Problem: Below are entries. Copy exactly the lines running from the line that holds "The Blender code" to the line that holds "2, 3)], look.material)", with both ends included.

Data section:
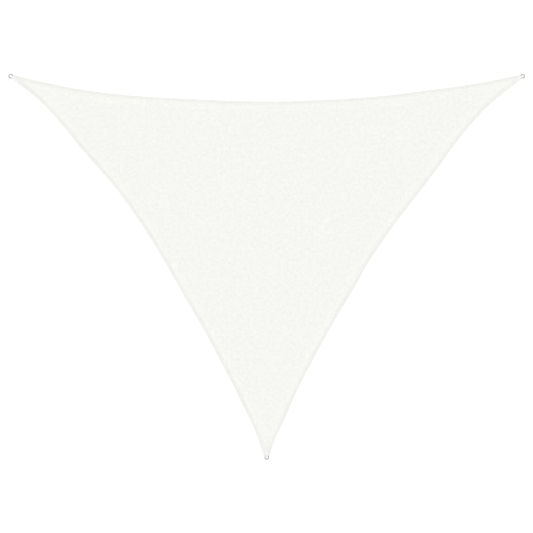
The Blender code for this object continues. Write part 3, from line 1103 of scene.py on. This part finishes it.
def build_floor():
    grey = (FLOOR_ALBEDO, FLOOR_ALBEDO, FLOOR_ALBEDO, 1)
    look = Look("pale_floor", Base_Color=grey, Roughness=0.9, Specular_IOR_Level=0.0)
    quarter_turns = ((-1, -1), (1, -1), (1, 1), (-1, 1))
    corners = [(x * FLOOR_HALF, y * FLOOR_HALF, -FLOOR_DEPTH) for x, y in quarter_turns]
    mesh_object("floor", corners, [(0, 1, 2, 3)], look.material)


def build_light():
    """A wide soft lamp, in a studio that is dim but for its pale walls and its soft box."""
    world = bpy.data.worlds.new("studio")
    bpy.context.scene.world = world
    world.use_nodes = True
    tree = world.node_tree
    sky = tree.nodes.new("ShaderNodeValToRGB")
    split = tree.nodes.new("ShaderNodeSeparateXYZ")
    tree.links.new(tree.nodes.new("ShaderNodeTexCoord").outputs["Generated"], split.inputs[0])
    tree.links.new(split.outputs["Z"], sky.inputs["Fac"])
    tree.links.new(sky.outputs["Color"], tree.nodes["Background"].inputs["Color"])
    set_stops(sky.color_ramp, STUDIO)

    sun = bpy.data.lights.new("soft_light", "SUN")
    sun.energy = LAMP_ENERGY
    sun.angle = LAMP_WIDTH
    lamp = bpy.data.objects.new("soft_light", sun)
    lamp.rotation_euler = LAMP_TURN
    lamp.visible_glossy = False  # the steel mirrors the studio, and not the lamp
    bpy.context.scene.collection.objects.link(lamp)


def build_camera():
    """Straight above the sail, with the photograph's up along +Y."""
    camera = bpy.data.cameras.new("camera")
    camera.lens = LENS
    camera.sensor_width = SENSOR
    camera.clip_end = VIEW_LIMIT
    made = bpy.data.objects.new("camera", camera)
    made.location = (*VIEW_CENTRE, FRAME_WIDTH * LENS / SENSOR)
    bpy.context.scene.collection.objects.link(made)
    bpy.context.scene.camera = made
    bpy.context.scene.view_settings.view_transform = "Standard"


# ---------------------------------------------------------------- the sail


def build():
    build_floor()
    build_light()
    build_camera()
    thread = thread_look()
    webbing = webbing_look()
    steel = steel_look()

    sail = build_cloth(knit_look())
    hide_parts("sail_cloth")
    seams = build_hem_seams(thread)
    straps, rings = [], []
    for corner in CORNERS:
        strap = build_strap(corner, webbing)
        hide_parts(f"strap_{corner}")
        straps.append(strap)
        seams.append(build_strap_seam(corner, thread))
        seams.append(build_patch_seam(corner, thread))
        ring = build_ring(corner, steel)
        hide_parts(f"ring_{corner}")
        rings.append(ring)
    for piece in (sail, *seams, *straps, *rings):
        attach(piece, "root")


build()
==
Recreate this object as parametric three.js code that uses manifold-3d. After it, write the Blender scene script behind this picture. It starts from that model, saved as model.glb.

Output below:
The Blender code for this object continues. Write part 3, from line 1103 of scene.py on. This part finishes it.
def build_floor():
    grey = (FLOOR_ALBEDO, FLOOR_ALBEDO, FLOOR_ALBEDO, 1)
    look = Look("pale_floor", Base_Color=grey, Roughness=0.9, Specular_IOR_Level=0.0)
    quarter_turns = ((-1, -1), (1, -1), (1, 1), (-1, 1))
    corners = [(x * FLOOR_HALF, y * FLOOR_HALF, -FLOOR_DEPTH) for x, y in quarter_turns]
    mesh_object("floor", corners, [(0, 1, 2, 3)], look.material)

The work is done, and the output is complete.